When the reading on this day concluded, the children peppered Jones with the expected questions a NASCAR driver can expect to be asked by young admirers: “What’s it like to go fast? What’s it like to crash? And how old are you?” The latter question prompted a witty comeback from the child, who said Jones was just three years younger than his mom, eliciting laughter from the adults in attendance.
The virtual readings have continued into the offseason. On Tuesday, Jones donned a Santa hat and read “A Charlie Brown Christmas.” The week before he read “Ty’s Travels: Zip, Zoom!,” which coincided with the announcement that Ty Dillon would be Jones’ teammate in 2022 at the rebranded Petty GMS Motorsports.
If the whole thing sounds a little Mr. Rogers-ish, that’s OK. Jones has heard the good-natured jokes comparing him to the legendary children’s television host. A comparison he smiles at, happy with the knowledge he’s making a small difference in a child’s life.
“That’s alright. He was a cool guy, I liked him,” Jones said.”
Let’s call this “Erik’s Book Club.” The Athletic asked Jones to share his three favorite children’s books and one adult-themed book, explaining why each left a lasting impression on the Michigan native.

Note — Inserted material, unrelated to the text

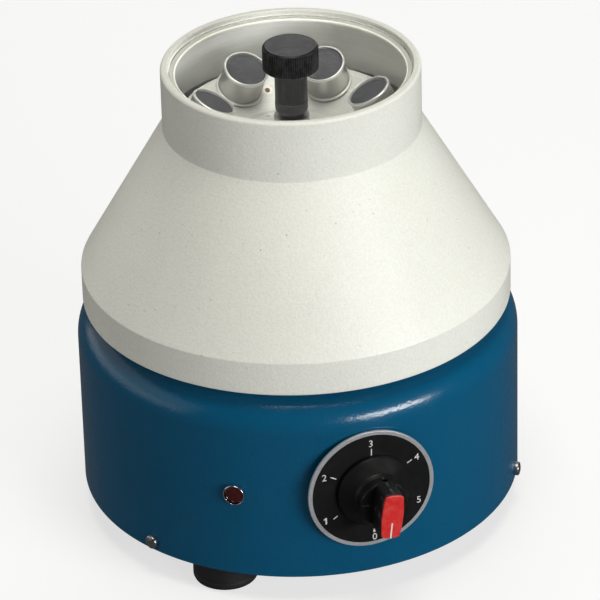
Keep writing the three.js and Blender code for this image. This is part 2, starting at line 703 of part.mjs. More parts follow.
const RIM_RADIUS = 11.3;
const RIM_HEIGHT = 1.6;
const CAP_RECESS = 1;
const CAP_LENGTH = 7;
const shieldBore = SHIELD_RADIUS - SHIELD_WALL;
const shieldProfile = [
  [0, -SHIELD_LENGTH],
  ...arcPoints(SHIELD_RADIUS - 6, 6 - SHIELD_LENGTH, 6, -90, 0, 2),
  [SHIELD_RADIUS, -COLLAR_DEPTH - COLLAR_HEIGHT],
  [COLLAR_RADIUS, -COLLAR_DEPTH - COLLAR_HEIGHT],
  [COLLAR_RADIUS, -COLLAR_DEPTH],
  [SHIELD_RADIUS, -COLLAR_DEPTH],
  [SHIELD_RADIUS, -RIM_HEIGHT],
  [RIM_RADIUS, -RIM_HEIGHT],
  [RIM_RADIUS, 0],
  [shieldBore, 0],
  [shieldBore, 6 - SHIELD_LENGTH],
  [shieldBore - 5, 2 - SHIELD_LENGTH],
  [0, 2 - SHIELD_LENGTH],
];
const capProfile = [
  [0, -CAP_RECESS - CAP_LENGTH],
  [shieldBore - GAP, -CAP_RECESS - CAP_LENGTH],
  [shieldBore - GAP, -CAP_RECESS],
  [0, -CAP_RECESS],
];
for (let i = 0; i < SHIELD_COUNT; i += 1) {
  const place = placedGroup(shieldFrame(i));
  add(`tube_shield_${i + 1}`, turned(shieldProfile, SHIELD_SIDES), 'aluminium', place);
  add(`tube_cap_${i + 1}`, turned(capProfile, SHIELD_SIDES), 'capBlack', place);
}

// ---------------------------------------------------------------- dial, knob and regulator

const dial = placedGroup(wallFrame(DIAL_AZIMUTH, DIAL_HEIGHT));
add('dial_plate', ring(DIAL_HOLE, DIAL_RADIUS, 2 * GAP, DIAL_FRONT, FINE), 'blackPlastic', dial);

const control = placedGroup(wallFrame(KNOB_AZIMUTH, DIAL_HEIGHT));
const BUSH_RADIUS = 4.9;
const BUSH_FRONT = 6;
const SPINDLE_RADIUS = 3;
const SPINDLE_FRONT = 14.5;
const REGULATOR_SIDE = 34;
const regulatorFront = -4.6;
const regulatorBack = -24;
const spindleBore = SPINDLE_RADIUS + GAP;
const spindleBack = regulatorBack + 6;
add('speed_regulator', join([
  cut(box(REGULATOR_SIDE, REGULATOR_SIDE, regulatorBack, regulatorFront), [
    rod(spindleBore + 1, spindleBack - 2, 0),
  ]),
  ring(spindleBore, BUSH_RADIUS, regulatorFront - 1, BUSH_FRONT, SMALL),
]), 'board', control);
add('regulator_spindle', rod(SPINDLE_RADIUS, spindleBack, SPINDLE_FRONT), 'steel', control);

// The knob: a sloping skirt, a hub, and a bar grip with bowed sides. A thin red plate covers the
// grip's front.
const knobTurn = new THREE.Group();
knobTurn.rotation.z = -radians(KNOB_REST_ANGLE);
control.add(knobTurn);
const knobBack = DIAL_FRONT + 2 * GAP;
const knobBody = turned([
  [0, knobBack],
  [KNOB_SKIRT_RADIUS, knobBack],
  [KNOB_SKIRT_RADIUS, knobBack + 1.8],
  [KNOB_SKIRT_RADIUS - 0.8, knobBack + 2.6],
  [KNOB_HUB_RADIUS + 0.8, knobBack + 7.4],
  [KNOB_HUB_RADIUS, knobBack + 8.4],
  [KNOB_HUB_RADIUS, KNOB_HUB_FRONT - 0.8],
  [KNOB_HUB_RADIUS - 0.8, KNOB_HUB_FRONT],
  [0, KNOB_HUB_FRONT],
], FINE);

// The grip's outline, seen from the front, drawn smaller by an inset.
function gripShape(inset) {
  const x = GRIP_END_WIDTH - inset;
  const y = GRIP_END - inset;
  const shape = new THREE.Shape();
  shape.moveTo(-x, -y);
  shape.quadraticCurveTo(0, -y - GRIP_BULGE, x, -y);
  shape.quadraticCurveTo(x + GRIP_BULGE, 0, x, y);
  shape.quadraticCurveTo(0, y + GRIP_BULGE, -x, y);
  shape.quadraticCurveTo(-x - GRIP_BULGE, 0, -x, -y);
  return shape;
}

const grip = extruded(gripShape(0), KNOB_HUB_FRONT - 4, KNOB_FRONT);
add('speed_knob', cut(join([knobBody, grip]), [
  rod(BUSH_RADIUS + 1, knobBack - 1, BUSH_FRONT + 1),
  rod(spindleBore, 0, SPINDLE_FRONT + 1),
]), 'blackPlastic', knobTurn);

const pointerBack = KNOB_FRONT + GAP;
const pointer = extruded(gripShape(GAP / 2), pointerBack, pointerBack + POINTER_THICKNESS);
add('knob_pointer', pointer, 'redPlastic', knobTurn);

// ---------------------------------------------------------------- pilot lamp

const lamp = placedGroup(wallFrame(LAMP_AZIMUTH, LAMP_HEIGHT));
const LAMP_BORE = 4.3;
const LAMP_RADIUS = 5.4;
add('lamp_bezel', turned([
  [LAMP_BORE, -14],
  [4.95, -14],
  [4.95, GAP],
  [LAMP_RADIUS, GAP],
  [LAMP_RADIUS, 2.5],
  [LAMP_RADIUS - 0.3, 2.8],
  [LAMP_BORE + 0.5, 2.8],
  [LAMP_BORE + 0.5, 1],
  [LAMP_BORE, 1],
]), 'chrome', lamp);
add('lamp_lens', turned([
  [0, -12],
  [LAMP_BORE - GAP, -12],
  [LAMP_BORE - GAP, 1.3],
  [LAMP_BORE + 0.2, 1.3],
  [LAMP_BORE + 0.2, 2.2],
  [2.6, 3],
  [0, 3.2],
], SMALL), 'lens', lamp);

// ---------------------------------------------------------------- cable gland

const CORD_BORE = 3.6;
const GLAND_THREAD = 7.5;
const glandFlange = 6;
const gland = placedGroup(wallFrame(180, GLAND_HEIGHT));
add('cable_gland', join([
  ring(CORD_BORE, GLAND_THREAD, -9, glandFlange + 4, MEDIUM),
  ring(CORD_BORE + 0.5, 10.5, GAP, glandFlange, 6),
]), 'blackPlastic', gland);
add('gland_nut', turned([
  [GLAND_THREAD + GAP, glandFlange + GAP],
  [9.8, glandFlange + GAP],
  [9.8, GLAND_REACH - 6],
  [7.2, GLAND_REACH - 0.8],
  [6.4, GLAND_REACH],
  [CORD_BORE, GLAND_REACH],
  [CORD_BORE, glandFlange + 4 + GAP],
  [GLAND_THREAD + GAP, glandFlange + 4 + GAP],
]), 'blackPlastic', gland);

export default centrifuge;
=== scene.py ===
"""Small bench-top laboratory centrifuge: the looks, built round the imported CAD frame.

Profiles and outlines are in millimetres. Everything that reaches Blender is in metres.
"""
import json
import math

import bmesh
import bpy
from mathutils import Matrix, Vector


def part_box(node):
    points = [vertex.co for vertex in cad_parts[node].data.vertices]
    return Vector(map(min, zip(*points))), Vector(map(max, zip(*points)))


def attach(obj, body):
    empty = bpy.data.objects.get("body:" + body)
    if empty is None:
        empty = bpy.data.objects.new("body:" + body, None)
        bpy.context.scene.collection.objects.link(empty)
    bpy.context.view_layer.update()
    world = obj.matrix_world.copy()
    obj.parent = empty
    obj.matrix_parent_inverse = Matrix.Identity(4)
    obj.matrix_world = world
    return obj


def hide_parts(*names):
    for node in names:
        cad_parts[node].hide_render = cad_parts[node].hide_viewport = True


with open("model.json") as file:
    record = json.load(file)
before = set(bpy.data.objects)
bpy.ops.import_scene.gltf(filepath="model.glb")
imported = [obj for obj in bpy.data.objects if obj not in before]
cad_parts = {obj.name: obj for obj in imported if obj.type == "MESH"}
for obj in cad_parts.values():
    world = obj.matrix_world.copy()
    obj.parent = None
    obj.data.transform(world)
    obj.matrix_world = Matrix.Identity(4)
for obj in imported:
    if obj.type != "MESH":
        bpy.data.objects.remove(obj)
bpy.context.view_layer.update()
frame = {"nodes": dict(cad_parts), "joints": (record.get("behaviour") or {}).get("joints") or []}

MM = 0.001
TURN = 2 * math.pi

# ---------------------------------------------------------------- dimensions, from the frame


def low_mm(node):
    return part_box(node)[0] / MM


def high_mm(node):
    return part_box(node)[1] / MM


DRUM_RADIUS = high_mm("drum").x
DRUM_TOP = high_mm("drum").z
DRUM_BOTTOM = low_mm("drum").z
BOWL_BOTTOM = low_mm("bowl").z
SKIRT_RADIUS = high_mm("bowl").x
NECK_TOP = high_mm("bowl").z
LID_RADIUS = high_mm("lid_disc").x
LID_BOTTOM = low_mm("lid_disc").z
LID_TOP = high_mm("lid_disc").z
LID_KNOB_TOP = high_mm("lid_knob").z
LID_BOSS_BOTTOM = low_mm("lid_boss").z
NUT_TOP = high_mm("rotor_nut").z
NUT_BOTTOM = low_mm("rotor_nut").z
DISH_RADIUS = high_mm("rotor_dish").x
DISH_TOP = high_mm("rotor_dish").z
CRADLE_RADIUS = high_mm("rotor_cradle").x
CRADLE_TOP = high_mm("rotor_cradle").z
HUB_TOP = high_mm("rotor_hub").z
HUB_BOTTOM = low_mm("rotor_hub").z

SHEET = 2.0
INNER = DRUM_RADIUS - SHEET  # the inside of the drum's wall
SHOULDER = 18.0
SKIRT_HEIGHT = 17.7
NECK_RADIUS = 63.5
NECK_HEIGHT = 31.6
SEAT_RADIUS = 56.3
LID_KNOB_RADIUS = 13.75
BOSS_RADIUS = 8.0
NUT_RADIUS = 8.1
SHIELD_COUNT = 6
SHIELD_RADIUS = 10.8
SHIELD_BORE = 10.0
SHIELD_GAP = 0.3
SHIELD_LENGTH = 100.0
SHIELD_TILT = math.radians(26.24)
MOUTH_CIRCLE = 37.45
MOUTH_HEIGHT = 220.5
MOUTH_RADIUS = 11.3
MOUTH_ROLL = 1.6
COLLAR_RADIUS = 12.0
COLLAR_DEPTH = 14.0
DISH_FLAT_RADIUS = 29.5
DISH_SHEET = 1.5
HUB_RADIUS = 12.0
HUB_BOSS_RADIUS = 8.8
DRUM_SCREWS = ("drum_screw_left", "drum_screw_right", "drum_screw_rear")
FEET = ("foot_front", "foot_right", "foot_rear")


def middle_mm(node):
    return (low_mm(node) + high_mm(node)) / 2


def joint(name):
    return next(j for j in frame["joints"] if j["name"] == name)


# ---------------------------------------------------------------- places


def wall_place(azimuth, height):
    """X to a viewer's right, Y up, Z straight out of the drum's wall, origin on the wall."""
    a = math.radians(azimuth)
    right = Vector((math.cos(a), math.sin(a), 0))
    out = Vector((math.sin(a), -math.cos(a), 0))
    place = Matrix((right, Vector((0, 0, 1)), out)).transposed().to_4x4()
    place.translation = (out * DRUM_RADIUS + Vector((0, 0, height))) * MM
    return place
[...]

“Once in a Great City: A Detroit Story,” by David Maraniss
“I love history books, and just being able to learn about Detroit a little bit more was something I appreciated. I grew up only about 45 minutes from there, and when I was a kid, Detroit was in a pretty rough spot and not somewhere that was great, and they were going through a tough time. But in the last 10 years, we’ve seen Detroit really start to take a pretty big transformation and a pretty big step in the right direction. And this book allowed me to go back to when I got to hear my dad and my grandfather talk about Detroit, especially my grandfather, from when they were younger and about how beautiful it was, how great it was and how many opportunities there were and all these things. I wanted to learn more about it and just read about what they remember from where Detroit was at its peak, and then where was the slip and fall and that whole curve of the city.”
“Interrupting Chicken,” by David Ezra Stein
“I read that book for the first time a couple of months ago and I just thought it was pretty funny. We watch my girlfriend’s niece every once in a while, and so much of that book relates to how she behaves at times and how you never can keep a kid on track on what you’re talking about or what you’re trying to do. I thought that was pretty funny and thought the humor in it was funny for a kid and it was funny for an adult.”

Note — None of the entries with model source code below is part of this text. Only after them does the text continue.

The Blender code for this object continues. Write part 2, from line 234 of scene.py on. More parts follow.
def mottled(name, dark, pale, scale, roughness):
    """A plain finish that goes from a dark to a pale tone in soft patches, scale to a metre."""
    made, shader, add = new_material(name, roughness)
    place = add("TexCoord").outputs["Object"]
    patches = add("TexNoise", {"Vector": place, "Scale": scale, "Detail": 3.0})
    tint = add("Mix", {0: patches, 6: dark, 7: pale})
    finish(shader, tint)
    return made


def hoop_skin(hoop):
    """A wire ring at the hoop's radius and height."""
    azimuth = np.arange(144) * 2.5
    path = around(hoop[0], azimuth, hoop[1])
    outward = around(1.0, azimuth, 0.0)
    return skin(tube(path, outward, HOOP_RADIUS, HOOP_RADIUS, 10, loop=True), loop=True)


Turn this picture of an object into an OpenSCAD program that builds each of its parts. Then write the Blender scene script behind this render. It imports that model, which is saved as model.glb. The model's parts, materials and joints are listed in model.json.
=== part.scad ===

“If You Give a Mouse a Cookie,” by Laura Numeroff
“This is one I remember as a kid and thinking it was just a cool book. It’s a book that as a kid it was easy to get into and I know kids still love that book today. It’s just for me a classic. Any book that I can remember reading as a kid and still remember to this day means there’s something that stuck with me as a kid.”
“M is for Mitten: A Michigan based Alphabet,” by Annie Appleford
“I was looking for a book about Michigan when I was doing a reading there (in August) and I thought this one had the coolest facts and stories and a lot of different things about Michigan that people may not know because there’s so many unique things about Michigan. And I always like to share those. Then the illustrations in it I thought were really great, too.”